Com um histórico ligado a episódios violentos, se envolveu em duas confusões em apenas 16 meses. Em junho de 2018, acabou sendo algemado e levado a uma delegacia no Rio de Janeiro acusado de insultar policiais militares em uma abordagem.

Em outubro do ano seguinte, se desentendeu com seguranças de uma festa na cidade de Capanema (PR), a 118 km do seu local de trabalho, na penitenciária federal de Catanduvas (PR). Como os envolvidos não quiseram denunciá-lo, foi feito apenas um registro interno pela PM sobre o caso. Procurada, a defesa de Guaranho disse não haver condenação dele em nenhum desses episódios.

O promotor, entretanto, afirma que esses episódios farão parte do processo.
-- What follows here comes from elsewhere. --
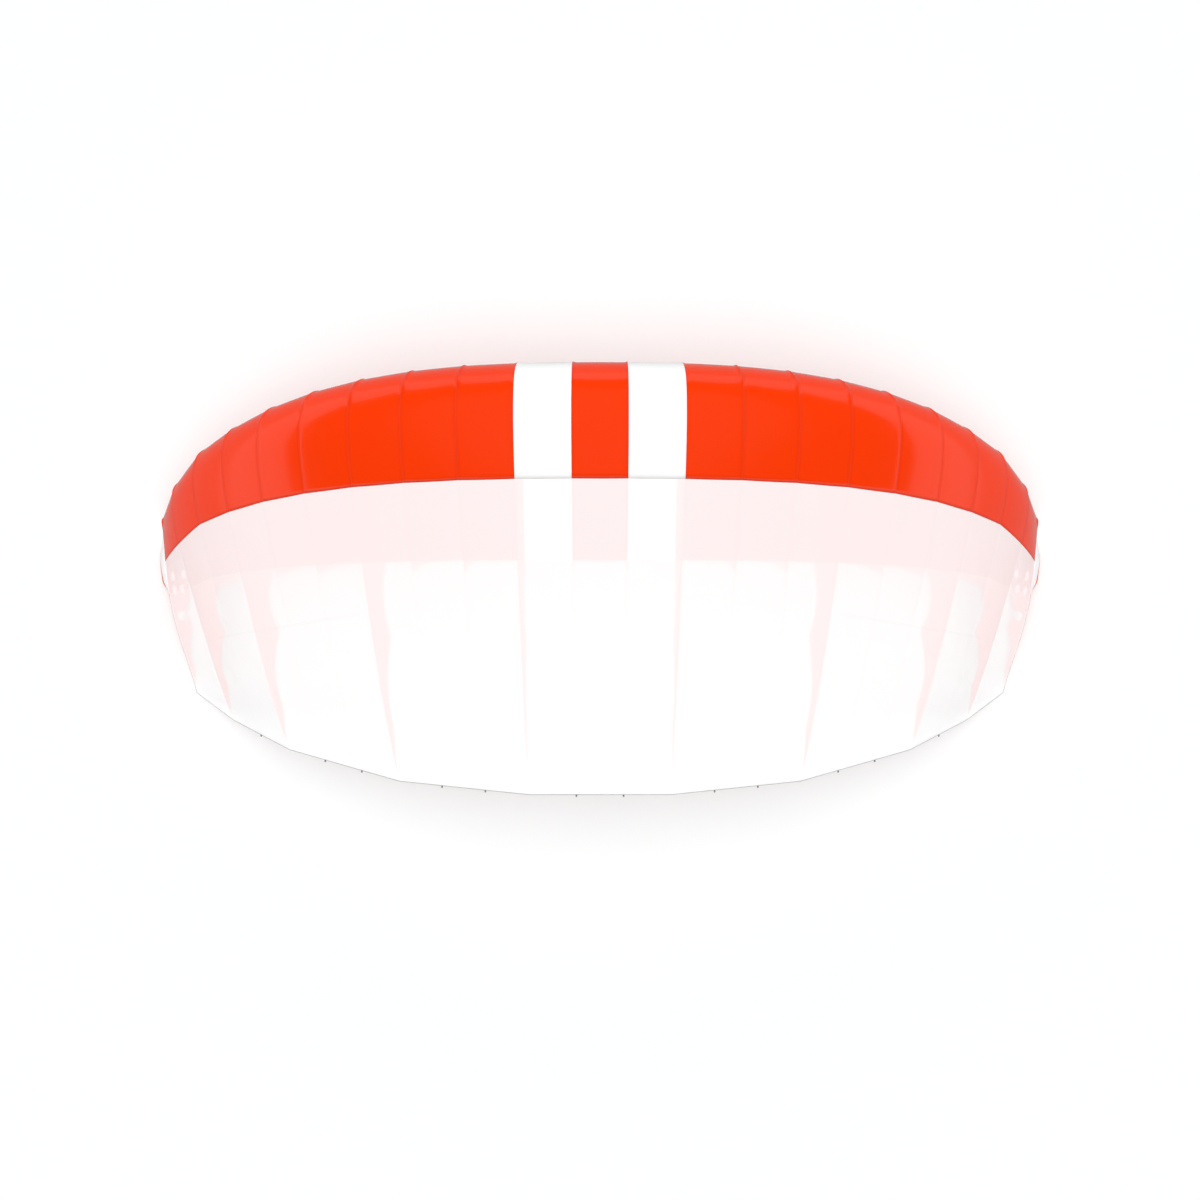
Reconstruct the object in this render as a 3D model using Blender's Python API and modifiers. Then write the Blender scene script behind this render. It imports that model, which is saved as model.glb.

Todas essas questões vão ser levadas em consideração. Isso vai demonstrar a personalidade e a conduta social de Guaranho. É importante que isso fique bem claro para quem vai julgar, que são os jurados”Tiago Lisboa Mendonça, Ministério Público

O Depen (Departamento Penitenciário Nacional) esclareceu que Guaranho chegou a responder a uma sindicância interna por causa do episódio no Rio de Janeiro. Mas a apuração foi arquivada porque o episódio foi considerado “ato da vida privada” do servidor. “Caso seja constatado que o Depen, de alguma forma, se omitiu, o conteúdo será encaminhado para a esfera competente, que é o Ministério Público Federal”, complementa Mendonça.